Material supplied =>
============================================================
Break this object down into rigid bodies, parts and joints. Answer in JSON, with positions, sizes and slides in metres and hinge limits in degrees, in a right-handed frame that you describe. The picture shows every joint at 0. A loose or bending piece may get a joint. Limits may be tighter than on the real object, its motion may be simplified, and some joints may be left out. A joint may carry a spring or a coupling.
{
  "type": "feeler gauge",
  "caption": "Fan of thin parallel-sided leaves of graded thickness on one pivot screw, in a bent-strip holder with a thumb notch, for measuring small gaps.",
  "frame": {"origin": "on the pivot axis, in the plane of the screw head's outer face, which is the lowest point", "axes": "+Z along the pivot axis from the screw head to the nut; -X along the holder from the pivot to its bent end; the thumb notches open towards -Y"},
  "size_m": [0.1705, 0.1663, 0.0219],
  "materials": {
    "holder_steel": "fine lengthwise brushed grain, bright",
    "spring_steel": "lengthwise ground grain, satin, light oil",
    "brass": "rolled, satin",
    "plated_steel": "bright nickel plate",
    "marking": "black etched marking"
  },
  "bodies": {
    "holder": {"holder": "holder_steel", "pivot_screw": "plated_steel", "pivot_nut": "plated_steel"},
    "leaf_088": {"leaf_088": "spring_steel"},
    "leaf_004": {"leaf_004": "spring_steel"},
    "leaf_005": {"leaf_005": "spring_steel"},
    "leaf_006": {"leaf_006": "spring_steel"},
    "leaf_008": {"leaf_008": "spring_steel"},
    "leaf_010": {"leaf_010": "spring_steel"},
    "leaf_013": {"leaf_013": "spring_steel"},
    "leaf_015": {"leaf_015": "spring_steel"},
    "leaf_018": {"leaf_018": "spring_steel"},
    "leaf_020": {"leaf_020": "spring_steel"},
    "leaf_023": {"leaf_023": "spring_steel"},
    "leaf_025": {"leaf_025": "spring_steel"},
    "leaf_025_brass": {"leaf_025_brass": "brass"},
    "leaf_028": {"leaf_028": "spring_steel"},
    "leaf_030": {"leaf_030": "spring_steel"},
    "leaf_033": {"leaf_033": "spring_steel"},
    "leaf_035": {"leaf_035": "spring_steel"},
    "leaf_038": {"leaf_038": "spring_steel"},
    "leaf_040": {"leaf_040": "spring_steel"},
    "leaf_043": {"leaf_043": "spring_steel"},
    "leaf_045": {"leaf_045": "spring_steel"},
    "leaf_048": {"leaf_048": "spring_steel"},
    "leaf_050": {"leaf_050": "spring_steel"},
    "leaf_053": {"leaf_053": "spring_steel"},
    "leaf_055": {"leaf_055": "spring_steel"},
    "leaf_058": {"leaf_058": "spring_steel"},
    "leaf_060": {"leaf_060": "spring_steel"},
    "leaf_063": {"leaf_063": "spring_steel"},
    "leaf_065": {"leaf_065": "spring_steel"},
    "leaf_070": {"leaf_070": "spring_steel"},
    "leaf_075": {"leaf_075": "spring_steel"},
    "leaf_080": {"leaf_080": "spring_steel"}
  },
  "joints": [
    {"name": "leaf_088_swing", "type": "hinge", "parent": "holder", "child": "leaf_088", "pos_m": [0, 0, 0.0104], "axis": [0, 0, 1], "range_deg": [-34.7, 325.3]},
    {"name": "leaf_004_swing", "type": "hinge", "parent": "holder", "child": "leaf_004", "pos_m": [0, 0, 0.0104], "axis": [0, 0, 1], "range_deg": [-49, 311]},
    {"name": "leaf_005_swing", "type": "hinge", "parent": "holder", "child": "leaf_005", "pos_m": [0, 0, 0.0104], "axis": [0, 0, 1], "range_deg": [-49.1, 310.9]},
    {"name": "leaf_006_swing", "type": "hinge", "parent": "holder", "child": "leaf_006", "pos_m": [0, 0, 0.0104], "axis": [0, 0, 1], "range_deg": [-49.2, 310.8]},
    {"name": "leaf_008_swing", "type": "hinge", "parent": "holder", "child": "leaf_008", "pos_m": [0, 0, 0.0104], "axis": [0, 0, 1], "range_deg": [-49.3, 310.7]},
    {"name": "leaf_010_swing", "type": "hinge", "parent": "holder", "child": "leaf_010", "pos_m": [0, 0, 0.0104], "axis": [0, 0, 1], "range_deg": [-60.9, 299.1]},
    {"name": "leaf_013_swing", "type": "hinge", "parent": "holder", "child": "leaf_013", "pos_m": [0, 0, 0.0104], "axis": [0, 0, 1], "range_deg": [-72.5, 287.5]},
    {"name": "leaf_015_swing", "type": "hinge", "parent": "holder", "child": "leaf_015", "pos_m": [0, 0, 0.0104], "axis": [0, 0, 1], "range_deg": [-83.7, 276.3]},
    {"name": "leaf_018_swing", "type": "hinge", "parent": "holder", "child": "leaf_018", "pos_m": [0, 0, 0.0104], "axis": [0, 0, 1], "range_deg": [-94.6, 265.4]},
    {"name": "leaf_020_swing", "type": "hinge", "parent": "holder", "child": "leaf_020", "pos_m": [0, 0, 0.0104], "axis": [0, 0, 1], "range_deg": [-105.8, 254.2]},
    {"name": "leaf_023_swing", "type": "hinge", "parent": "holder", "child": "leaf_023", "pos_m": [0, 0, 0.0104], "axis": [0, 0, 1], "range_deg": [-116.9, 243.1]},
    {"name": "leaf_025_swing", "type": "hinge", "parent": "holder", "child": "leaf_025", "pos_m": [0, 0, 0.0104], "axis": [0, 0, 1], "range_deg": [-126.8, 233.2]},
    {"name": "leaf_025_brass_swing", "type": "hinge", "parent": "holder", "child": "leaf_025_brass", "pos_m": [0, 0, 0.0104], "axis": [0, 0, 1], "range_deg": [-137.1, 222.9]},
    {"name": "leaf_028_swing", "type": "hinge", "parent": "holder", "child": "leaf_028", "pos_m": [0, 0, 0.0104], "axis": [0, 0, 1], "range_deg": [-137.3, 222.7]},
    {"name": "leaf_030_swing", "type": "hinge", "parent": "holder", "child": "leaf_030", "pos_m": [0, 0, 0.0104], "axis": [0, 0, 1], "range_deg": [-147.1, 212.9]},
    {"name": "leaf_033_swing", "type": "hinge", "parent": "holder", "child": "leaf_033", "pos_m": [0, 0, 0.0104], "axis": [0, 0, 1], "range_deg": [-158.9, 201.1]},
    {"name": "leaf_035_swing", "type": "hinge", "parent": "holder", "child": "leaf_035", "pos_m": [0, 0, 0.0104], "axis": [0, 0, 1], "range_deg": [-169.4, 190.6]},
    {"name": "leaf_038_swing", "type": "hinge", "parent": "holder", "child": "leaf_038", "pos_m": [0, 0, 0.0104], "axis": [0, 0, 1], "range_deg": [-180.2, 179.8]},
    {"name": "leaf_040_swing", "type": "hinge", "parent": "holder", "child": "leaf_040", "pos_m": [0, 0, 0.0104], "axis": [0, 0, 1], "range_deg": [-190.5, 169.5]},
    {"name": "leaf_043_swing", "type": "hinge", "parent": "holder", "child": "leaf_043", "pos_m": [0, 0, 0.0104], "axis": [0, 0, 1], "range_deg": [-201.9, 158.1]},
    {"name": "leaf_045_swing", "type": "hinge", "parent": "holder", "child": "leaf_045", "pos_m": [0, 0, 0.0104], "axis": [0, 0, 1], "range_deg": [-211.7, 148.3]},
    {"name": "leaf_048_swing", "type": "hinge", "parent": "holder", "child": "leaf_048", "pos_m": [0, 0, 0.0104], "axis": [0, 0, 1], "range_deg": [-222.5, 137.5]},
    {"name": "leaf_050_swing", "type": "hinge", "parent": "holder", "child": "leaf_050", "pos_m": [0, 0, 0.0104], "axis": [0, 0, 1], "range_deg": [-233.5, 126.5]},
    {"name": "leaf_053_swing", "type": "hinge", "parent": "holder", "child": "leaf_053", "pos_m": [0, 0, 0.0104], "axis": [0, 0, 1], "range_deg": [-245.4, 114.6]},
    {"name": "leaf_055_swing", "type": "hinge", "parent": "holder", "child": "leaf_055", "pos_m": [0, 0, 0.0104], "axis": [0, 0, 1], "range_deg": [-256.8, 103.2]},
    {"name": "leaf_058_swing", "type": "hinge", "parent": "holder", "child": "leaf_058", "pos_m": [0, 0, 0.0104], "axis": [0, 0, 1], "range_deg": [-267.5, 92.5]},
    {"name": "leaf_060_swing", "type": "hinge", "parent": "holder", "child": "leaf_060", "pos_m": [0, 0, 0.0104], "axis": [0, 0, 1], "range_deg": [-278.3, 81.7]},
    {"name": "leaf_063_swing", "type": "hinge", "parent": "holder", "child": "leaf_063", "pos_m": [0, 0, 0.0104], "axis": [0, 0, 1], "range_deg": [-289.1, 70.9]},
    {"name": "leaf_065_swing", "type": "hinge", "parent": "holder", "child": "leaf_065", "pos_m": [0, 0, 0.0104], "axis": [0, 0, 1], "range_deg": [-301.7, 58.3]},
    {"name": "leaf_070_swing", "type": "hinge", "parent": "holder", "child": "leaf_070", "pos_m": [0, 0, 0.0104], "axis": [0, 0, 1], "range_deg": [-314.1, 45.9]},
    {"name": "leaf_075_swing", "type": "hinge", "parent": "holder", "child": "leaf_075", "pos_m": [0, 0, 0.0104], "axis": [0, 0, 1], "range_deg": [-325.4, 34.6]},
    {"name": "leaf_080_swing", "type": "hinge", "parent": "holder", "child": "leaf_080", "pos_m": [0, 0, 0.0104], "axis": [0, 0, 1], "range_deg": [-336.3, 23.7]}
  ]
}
============================================================
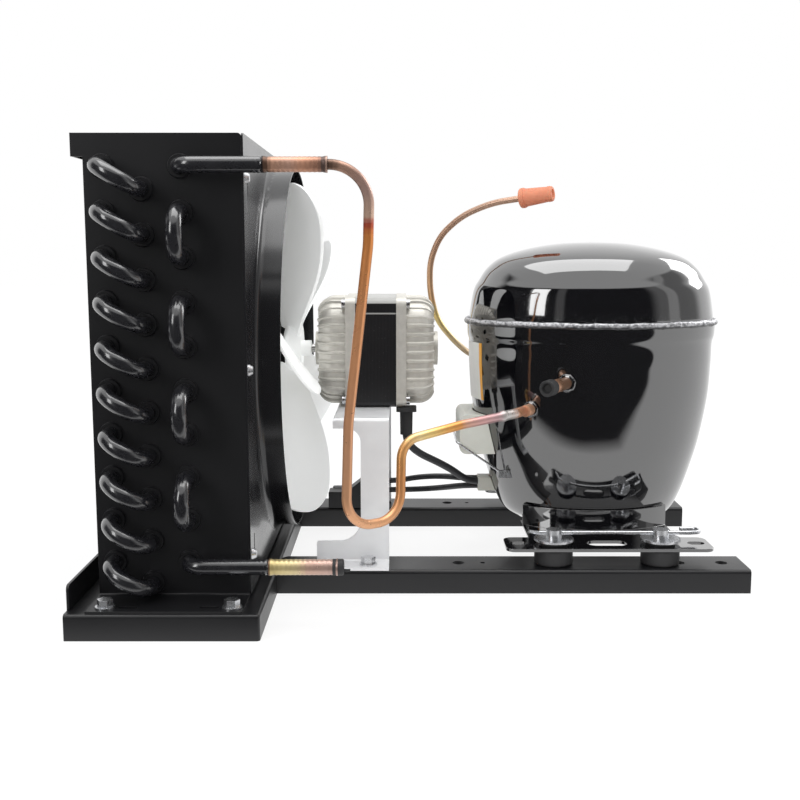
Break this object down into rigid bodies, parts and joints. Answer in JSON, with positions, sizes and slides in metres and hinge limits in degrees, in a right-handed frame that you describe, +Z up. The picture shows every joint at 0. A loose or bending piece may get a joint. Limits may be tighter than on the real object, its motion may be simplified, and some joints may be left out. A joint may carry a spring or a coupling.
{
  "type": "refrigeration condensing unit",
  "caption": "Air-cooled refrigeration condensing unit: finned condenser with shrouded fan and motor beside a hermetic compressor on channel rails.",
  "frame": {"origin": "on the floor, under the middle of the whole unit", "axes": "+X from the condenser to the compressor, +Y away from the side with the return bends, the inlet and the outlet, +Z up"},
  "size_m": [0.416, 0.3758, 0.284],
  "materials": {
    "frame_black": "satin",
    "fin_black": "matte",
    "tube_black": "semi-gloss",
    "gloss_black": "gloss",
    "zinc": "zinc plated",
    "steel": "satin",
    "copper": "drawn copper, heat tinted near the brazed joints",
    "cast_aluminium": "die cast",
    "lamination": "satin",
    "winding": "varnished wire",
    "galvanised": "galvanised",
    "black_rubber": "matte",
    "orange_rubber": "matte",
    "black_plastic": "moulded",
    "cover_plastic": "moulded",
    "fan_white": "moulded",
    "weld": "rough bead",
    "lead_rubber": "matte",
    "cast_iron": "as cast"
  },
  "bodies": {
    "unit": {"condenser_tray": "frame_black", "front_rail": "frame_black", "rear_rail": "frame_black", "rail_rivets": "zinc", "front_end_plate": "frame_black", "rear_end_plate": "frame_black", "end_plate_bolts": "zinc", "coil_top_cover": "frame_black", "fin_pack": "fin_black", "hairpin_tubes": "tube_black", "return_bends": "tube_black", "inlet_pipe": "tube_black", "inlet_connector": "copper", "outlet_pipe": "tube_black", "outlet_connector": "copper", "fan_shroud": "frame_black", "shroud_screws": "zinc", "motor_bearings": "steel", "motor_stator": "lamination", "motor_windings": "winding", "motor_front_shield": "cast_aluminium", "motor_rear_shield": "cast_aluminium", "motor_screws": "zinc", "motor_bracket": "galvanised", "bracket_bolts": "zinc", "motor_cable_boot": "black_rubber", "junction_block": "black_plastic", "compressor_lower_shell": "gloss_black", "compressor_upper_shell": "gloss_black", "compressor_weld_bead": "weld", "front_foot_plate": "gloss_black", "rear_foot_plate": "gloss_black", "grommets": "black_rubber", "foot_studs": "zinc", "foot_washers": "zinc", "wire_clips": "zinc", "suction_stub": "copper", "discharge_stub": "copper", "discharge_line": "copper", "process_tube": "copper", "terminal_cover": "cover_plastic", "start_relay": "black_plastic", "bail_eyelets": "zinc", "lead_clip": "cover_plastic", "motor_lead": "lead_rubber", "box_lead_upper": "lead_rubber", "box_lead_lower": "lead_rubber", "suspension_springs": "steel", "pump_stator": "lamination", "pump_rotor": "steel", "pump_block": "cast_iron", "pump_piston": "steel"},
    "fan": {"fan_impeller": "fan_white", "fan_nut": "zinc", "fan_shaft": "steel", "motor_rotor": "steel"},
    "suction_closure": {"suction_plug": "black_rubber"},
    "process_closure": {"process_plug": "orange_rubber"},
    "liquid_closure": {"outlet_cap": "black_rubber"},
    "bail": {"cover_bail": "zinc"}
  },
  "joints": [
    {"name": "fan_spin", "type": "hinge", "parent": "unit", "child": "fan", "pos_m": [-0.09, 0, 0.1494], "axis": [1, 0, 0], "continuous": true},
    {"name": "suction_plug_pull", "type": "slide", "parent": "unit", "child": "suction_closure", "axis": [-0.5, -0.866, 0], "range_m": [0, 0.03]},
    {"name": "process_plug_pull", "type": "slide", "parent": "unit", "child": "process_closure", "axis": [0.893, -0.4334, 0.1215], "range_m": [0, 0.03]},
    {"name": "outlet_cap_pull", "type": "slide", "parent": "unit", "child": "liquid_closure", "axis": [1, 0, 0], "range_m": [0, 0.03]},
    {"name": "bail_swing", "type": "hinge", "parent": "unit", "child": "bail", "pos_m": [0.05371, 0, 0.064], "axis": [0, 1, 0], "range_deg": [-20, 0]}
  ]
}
============================================================
Direction => Pull out every line holding "that" from the records above, and copy it.

Exercise result =>
Break this object down into rigid bodies, parts and joints. Answer in JSON, with positions, sizes and slides in metres and hinge limits in degrees, in a right-handed frame that you describe. The picture shows every joint at 0. A loose or bending piece may get a joint. Limits may be tighter than on the real object, its motion may be simplified, and some joints may be left out. A joint may carry a spring or a coupling.
Break this object down into rigid bodies, parts and joints. Answer in JSON, with positions, sizes and slides in metres and hinge limits in degrees, in a right-handed frame that you describe, +Z up. The picture shows every joint at 0. A loose or bending piece may get a joint. Limits may be tighter than on the real object, its motion may be simplified, and some joints may be left out. A joint may carry a spring or a coupling.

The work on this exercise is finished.